■ **PROBLEM DESCRIPTION**: Reproduce the top of the data verbatim, through and including the line that contains "return points, normals".

■ **PROVIDED MATERIAL**:
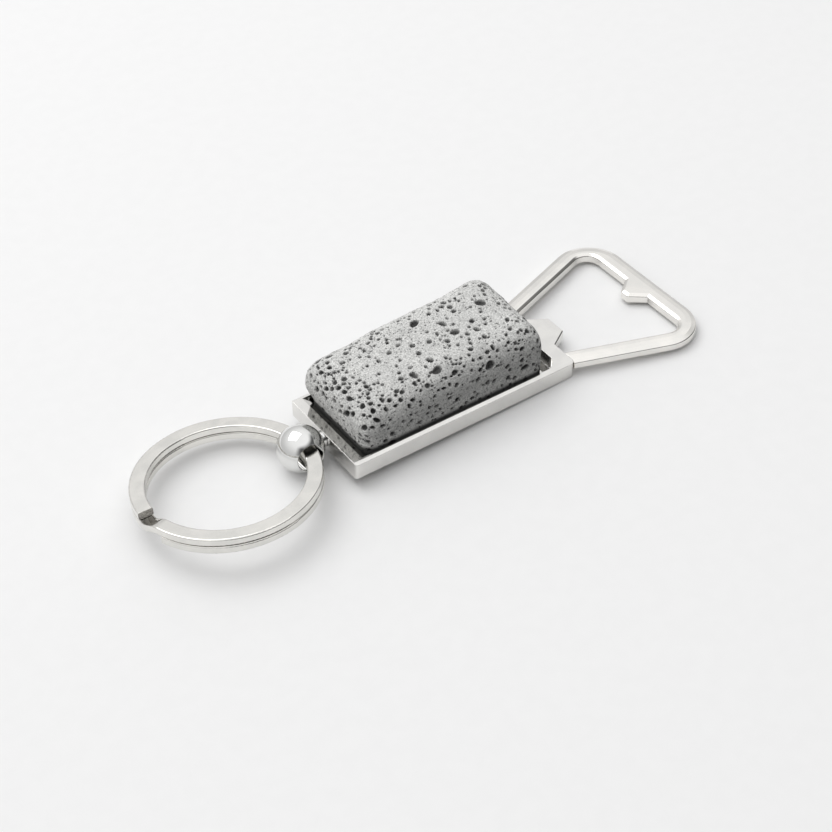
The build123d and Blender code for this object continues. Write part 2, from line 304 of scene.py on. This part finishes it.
def stone_surface(low, high):
    """Points of the stone's skin with their outward directions, and its quads."""
    inner_low, inner_high = low + CORE_INSET, high - CORE_INSET
    inner_high[2] = STONE_TOP - TOP_LIFT[0] - TOP_LIFT[1] - CORE_INSET
    outer, quads = box_lattice(low - OUTER_MARGIN, high + OUTER_MARGIN)
    core = np.clip(outer, inner_low, inner_high)
    near, far = np.zeros(len(outer)), np.ones(len(outer))
    for _ in range(BISECTIONS):
        share = (near + far) / 2
        inside = stone_distance(core + (outer - core) * share[:, None], low, high) < 0
        near, far = np.where(inside, share, near), np.where(inside, far, share)
    points = core + (outer - core) * near[:, None]
    slopes = [stone_distance(points + shift, low, high) - stone_distance(points - shift, low, high)
              for shift in SLOPE_STEP * np.eye(3)]
    normals = np.stack(slopes, axis=1)
    return points, normals / np.linalg.norm(normals, axis=1)[:, None], quads


def carve_pores(points, normals):
    """How deep each point sinks into a pore, and how much painted shade darkens the pore there."""
    rng = np.random.default_rng(7)
    depth, dark = np.zeros(len(points)), np.zeros(len(points))
    crowd = 0.5 + 0.5 * lattice_noise(points, 4.5, 21) + 0.25 * ease(points[:, 0], -14, 14)
    open_air = np.flatnonzero(points[:, 2] > RIM - 0.4)
    taken = []
    for low_half, high_half, low_share, high_share, low_deep, high_deep, count in PORES:
        for _ in range(count):
            half = rng.uniform(low_half, high_half)
            for _ in range(PORE_TRIES):
                centre = open_air[rng.integers(len(open_air))]
                place = points[centre]
                wanted = rng.uniform() < 0.4 + 0.6 * crowd[centre]
                gaps = [np.linalg.norm(place - other) - PORE_SPACING * (half + size) for other, size in taken]
                if wanted and (not gaps or min(gaps) > 0.05):
                    break
            taken.append((place, half))
            normal = normals[centre]
            turn = math.radians(PORE_TURN + rng.normal(0, PORE_SCATTER))
            along = np.array([math.cos(turn), math.sin(turn), 0.25 * rng.normal()])
            along -= normal * (along @ normal)
            along /= np.linalg.norm(along)
            across = np.cross(normal, along)
            width = half * rng.uniform(low_share, high_share)
            near = np.flatnonzero(((points - place) ** 2).sum(axis=1) < (1.6 * half) ** 2)
            offset = points[near] - place
            u, v = offset @ along / half, offset @ across / width
            angle, wobble = np.arctan2(v, u), rng.uniform(0, 2 * np.pi, 2)
            ragged = 1 + 0.08 * np.sin(2 * angle + wobble[0]) + 0.06 * np.sin(3 * angle + wobble[1])
            reach = np.hypot(u, v) * ragged
            sunk = rng.uniform(low_deep, high_deep) * np.clip(1 - reach ** 3, 0, 1) ** 0.4
            depth[near] = np.maximum(depth[near], sunk)
            # Painted shade: each pore's colour is darkened over its carved depth.
            shade = rng.uniform(0.8, 1.0) * np.clip((1.14 - reach) / 0.2, 0, 1)
            dark[near] = np.maximum(dark[near], shade)
    return depth, dark


def make_stone():
    low, high = (np.array(corner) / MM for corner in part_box(STONE_NODE))
    points, normals, quads = stone_surface(low, high)
    depth, dark = carve_pores(points, normals)
    grain = GRAIN_HEIGHT * np.random.default_rng(3).normal(0, 1, len(points))
    grain *= points[:, 2] > RIM
    points = points + normals * (grain - depth)[:, None]
    mesh = bpy.data.meshes.new("lava_block")
    mesh.from_pydata((points * MM).tolist(), [], quads.tolist())
    mesh.attributes.new("pore", "FLOAT", "POINT").data.foreach_set("value", dark.astype(np.float32))
    mesh.polygons.foreach_set("use_smooth", [True] * len(mesh.polygons))
    mesh.update()
    stone = bpy.data.objects.new("lava_block", mesh)
    bpy.context.scene.collection.objects.link(stone)
    mesh.materials.append(lava().material)
    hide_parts(STONE_NODE)
    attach(stone, "root")
    return stone


def lava():
    """Grey lava: salt-and-pepper grain, pinholes, pores painted near-black as shade, and painted shade along
    its foot.
    """
    look = Look("lava")
    fine = look.noise(look.place, 0.26 * MM, 3, 0.75)
    pepper = look.noise(look.place, 0.42 * MM, 2, 0.6)
    cloud = look.noise(look.place, 5 * MM, 3, 0.6)
    pinholes = look.span(look.cells(look.place, 0.75 * MM), 0.1, 0.2)
    grain = look.blend(look.span(fine, 0.34, 0.66), (0.42, 0.42, 0.41), (0.84, 0.84, 0.82))
    flecks = look.blend(look.span(pepper, 0.30, 0.41), (0.13, 0.13, 0.13), grain)
    toned = look.blend(look.span(cloud, 0.35, 0.65, 0.0, 0.22), flecks, (0.42, 0.42, 0.415))
    pinned = look.blend(pinholes, (0.12, 0.12, 0.12), toned)
    # Painted shade: the stone's colour darkens to near-black along its foot just above the rim, where the
    # pocket shades it.
    height = look.node("ShaderNodeSeparateXYZ", {"Vector": look.place}).outputs["Z"]
    painted_foot_shade = look.span(height, (RIM + 0.1) * MM, (RIM + 1.1) * MM)
    pinned = look.blend(painted_foot_shade, (0.045, 0.045, 0.044), pinned)
    pore = look.node("ShaderNodeAttribute", attribute_name="pore").outputs["Fac"]
    # Painted shade: near-black colour inside the pores, on top of their carved depth.
    pore_shade_colour = look.blend(look.span(fine, 0.35, 0.7), (0.008, 0.008, 0.008), (0.035, 0.035, 0.035))
    rough = look.bump(fine, 0.05 * MM)
    look.set(
        base_color=look.blend(pore, pinned, pore_shade_colour),
        roughness=look.span(fine, 0.3, 0.7, 0.8, 0.98),
        normal=look.bump(pinholes, 0.06 * MM, rough),
    )
    look.shader.inputs["Specular IOR Level"].default_value = 0.3
    return look


# ------------------------------------------------------------------ light and floor
PALE = 0.86
BOUNCE = 0.12
FLOOR_SIZE = 20.0
FLOOR_GAP = 0.03 * MM
SKY_LOW = 0.66  # at the horizon
SKY_HIGH = 1.08  # overhead
BAND_DEPTH = 0.88  # how much of the light the unlit side loses
DARK_SIDE = (0.45, -0.89, 0.0)  # the unlit side of the studio
KEY_PLACE = (-0.12, 0.26, 0.52)
KEY_SIZE = 0.45
KEY_WATTS = 1.15


def direct_ray(tree):
    """1 for a ray from the camera, a mirror or glass, and 0 for scattered light."""
    path = tree.node("ShaderNodeLightPath").outputs
    seen = tree.math("MAXIMUM", path["Is Camera Ray"], path["Is Glossy Ray"])
    return tree.math("MAXIMUM", seen, path["Is Transmission Ray"])


def make_world():
    """A soft studio sky: a bright ceiling, pale far walls and one unlit side."""
    world = bpy.data.worlds.new("studio")
    world.use_nodes = True
    bpy.context.scene.world = world
    tree = Tree(world.node_tree)
    aim = tree.node("ShaderNodeTexCoord").outputs["Generated"]
    height = tree.node("ShaderNodeSeparateXYZ", {"Vector": aim}).outputs["Z"]
    sky = tree.span(height, 0.05, 0.95, SKY_LOW, SKY_HIGH)
    side = tree.span(tree.vector("DOT_PRODUCT", aim, DARK_SIDE), 0.05, 0.5)
    raised = tree.math("MULTIPLY", tree.span(height, 0.05, 0.2), tree.span(height, 0.6, 0.85, 1.0, 0.0))
    dim = tree.math("SUBTRACT", 1.0, tree.math("MULTIPLY", tree.math("MULTIPLY", side, raised), BAND_DEPTH))
    level = tree.math("MULTIPLY", sky, dim)
    tree.tree.links.new(level, world.node_tree.nodes["Background"].inputs["Color"])


def make_floor():
    """A pale plane that the ball and the tray's head end rest on."""
    ball_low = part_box("swivel_ball")[0].z - FLOOR_GAP
    ball_x = (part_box("swivel_ball")[0].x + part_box("swivel_ball")[1].x) / 2
    tray_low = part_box("tray")[0]
    head_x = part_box("opener_loop")[0].x
    slope = math.atan2(tray_low.z - FLOOR_GAP - ball_low, head_x - ball_x)
    bpy.ops.mesh.primitive_plane_add(size=FLOOR_SIZE)
    floor = bpy.context.object
    floor.name = "floor"
    floor.rotation_euler = (0, -slope, 0)
    floor.location = (ball_x, 0, ball_low)
    look = Look("floor")
    grain = look.span(look.noise(look.place, 3 * MM, 3), 0.3, 0.7)
    pale = look.blend(grain, (PALE, PALE, PALE), (PALE - 0.01, PALE - 0.01, PALE - 0.01))
    look.set(base_color=look.blend(direct_ray(look), (BOUNCE, BOUNCE, BOUNCE), pale), roughness=0.9)
    look.shader.inputs["Specular IOR Level"].default_value = 0.1
    floor.data.materials.append(look.material)


def make_lamp():
    lamp = bpy.data.lights.new("key", "AREA")
    lamp.energy, lamp.size = KEY_WATTS, KEY_SIZE
    key = bpy.data.objects.new("key", lamp)
    key.location = KEY_PLACE
    key.rotation_euler = Vector(KEY_PLACE).to_track_quat("Z", "Y").to_euler()
    bpy.context.scene.collection.objects.link(key)


make_camera()
bpy.context.scene.view_settings.view_transform = "Standard"
make_world()
make_floor()
make_lamp()

tray_plate = plated("tray_plate", (0.8, 0.79, 0.765), (0.75, 0.74, 0.72), 0.06)
ball_plate = plated("ball_plate", (0.79, 0.79, 0.78), (0.76, 0.76, 0.75), 0.03, waviness=0.002 * MM)
NODE_LOOKS = {
    "tray": tray_plate,
    "opener_loop": plated("loop_plate", (0.87, 0.85, 0.815), (0.82, 0.805, 0.775), 0.07),
    "adhesive_bed": epoxy(),
    "swivel_ball": ball_plate,
    "neck_collar": ball_plate,
    "swivel_rivet": steel(),
    "rivet_washer": steel(),
    "split_ring": ring_metal(),
}
for name, look in NODE_LOOKS.items():
    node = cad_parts[name]
    node.data.materials.clear()
    node.data.materials.append(look.material)
make_stone()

■ **REPLY TO THE EXERCISE**:
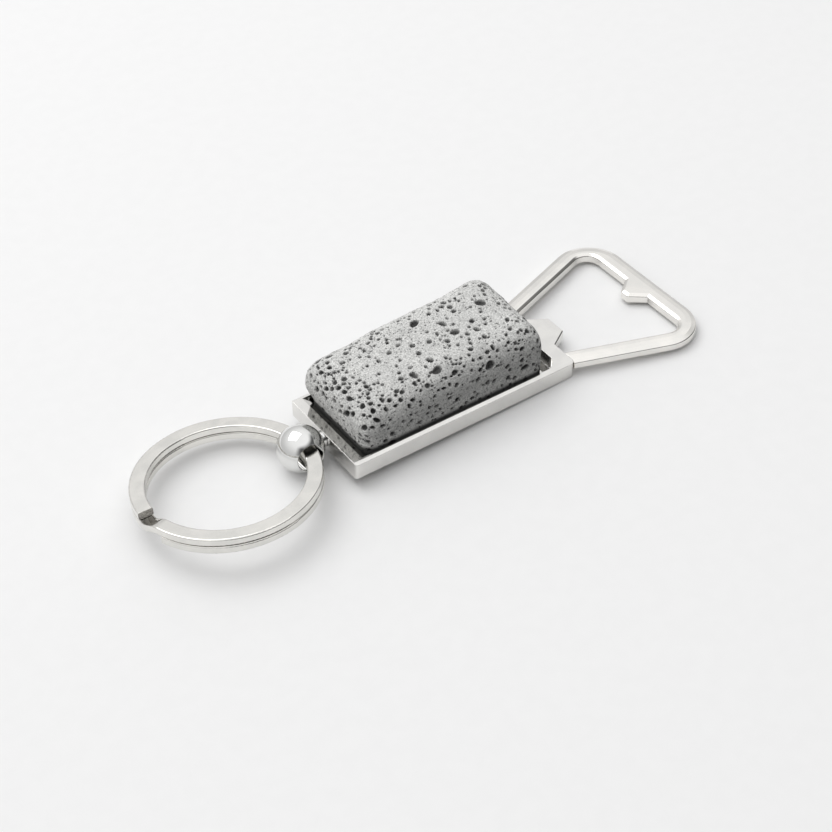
The build123d and Blender code for this object continues. Write part 2, from line 304 of scene.py on. This part finishes it.
def stone_surface(low, high):
    """Points of the stone's skin with their outward directions, and its quads."""
    inner_low, inner_high = low + CORE_INSET, high - CORE_INSET
    inner_high[2] = STONE_TOP - TOP_LIFT[0] - TOP_LIFT[1] - CORE_INSET
    outer, quads = box_lattice(low - OUTER_MARGIN, high + OUTER_MARGIN)
    core = np.clip(outer, inner_low, inner_high)
    near, far = np.zeros(len(outer)), np.ones(len(outer))
    for _ in range(BISECTIONS):
        share = (near + far) / 2
        inside = stone_distance(core + (outer - core) * share[:, None], low, high) < 0
        near, far = np.where(inside, share, near), np.where(inside, far, share)
    points = core + (outer - core) * near[:, None]
    slopes = [stone_distance(points + shift, low, high) - stone_distance(points - shift, low, high)
              for shift in SLOPE_STEP * np.eye(3)]
    normals = np.stack(slopes, axis=1)
    return points, normals / np.linalg.norm(normals, axis=1)[:, None], quads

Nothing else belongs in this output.